Here, char-map is a reference to a string that maps a byte to each character (unicode-point). The map is simple to setup, but note that each byte is an zero-based index to a char.

For example, latin1 is created this way:

char-map: make string! 256
repeat n 256 [append char-map to-char n - 1]

In some cases you might load the map from a text file (which is encoded itself in UTF-8):

char-map: read/string %iso-8859-15

The alternative would be to add a refinement to decode to specify the map, but I like that less because it splits up the "spec" of the decoding. Thoughts on that?
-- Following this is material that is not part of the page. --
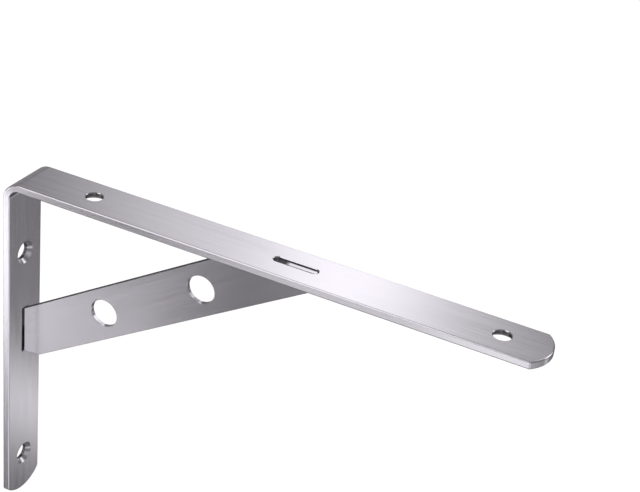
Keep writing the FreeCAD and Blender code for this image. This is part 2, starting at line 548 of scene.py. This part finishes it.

The encoding method would reflect the same approach:

bin: encode 'text text  ; default conversion as UTF-8

bin: encode [text latin1] text

bin: encode [text 16] text ; UTF-16 BE

bin: encode [text -16] text ; UTF-16 LE

bin: encode reduce ['text char-map] text

It should be pointed out that char-map can be either a string or a binary here. If it's the same string as used with decode, that will work, but an internal binary map must be temporarily allocated for the conversion. However, if you're converting a lot of strings, then make it a binary to directly map chars in the conversion.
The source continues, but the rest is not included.